We have shown that three features of H.264/AVC compression, namely quantisation parameter, intra/inter and deblock modes, can be estimated objectively by CNN. These features have been used to predict the location of key frames in a video sequence, where they provide some advantage over simple frame deltas. They have also been used to localise spliced regions within the detected key frames. Results suggest that this type of feature shows great promise in the work towards universal tampering detection. Video manipulation causes self-inconsistencies within the video sequence, whether this is caused by splicing, inpainting, inter-frame tampering or small, localised changes used to alter content such as those used in digital re-enactment. This work shows that with the use of only four features (QP, inter/intra, deblocking and frame differences) derived exclusively from untampered sources, self-inconsistencies within a video sequence can be detected and exploited to localise tampering.

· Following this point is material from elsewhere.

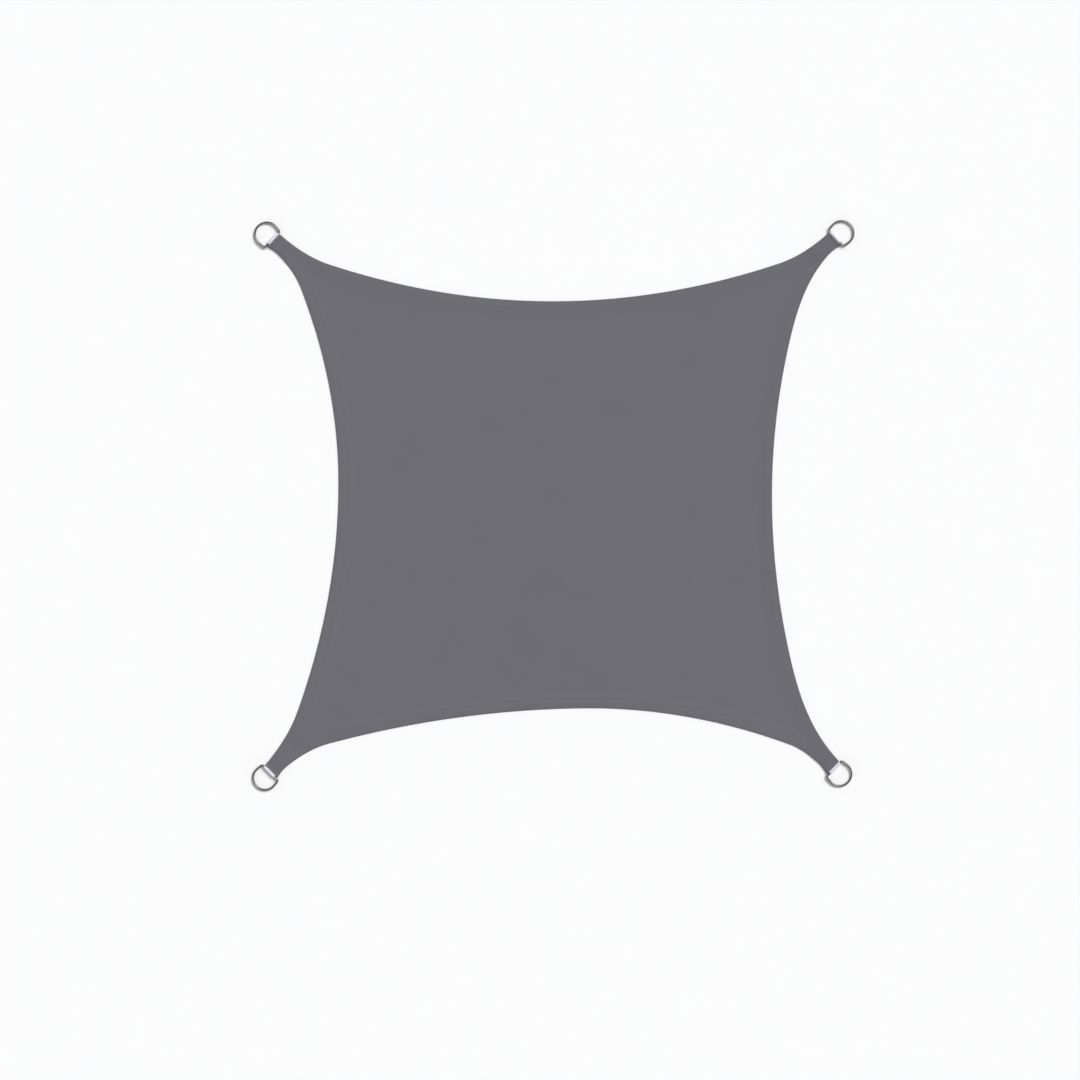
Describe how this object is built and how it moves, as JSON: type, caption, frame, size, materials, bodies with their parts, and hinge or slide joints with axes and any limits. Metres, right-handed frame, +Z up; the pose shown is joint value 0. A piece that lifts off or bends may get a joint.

Our future work will examine further features that can be learned from authentic video and used to refine the localisation of video manipulation. A finer grained quantisation parameter predictor would improve prediction with the current feature set; however, this might require migration from spatial to frequency domain. Additional features to investigate include compression features, particularly those associated with non-key frames such as skipped macroblocks and motion vector regions and features specific to multiple compressions. Other processing steps performed by cameras or software in the video processing pipeline should also be examined to determine if these are robust against recompression. We will also work on a better method to combine these features into a video manipulation localiser which is robust against multiple types of tampering.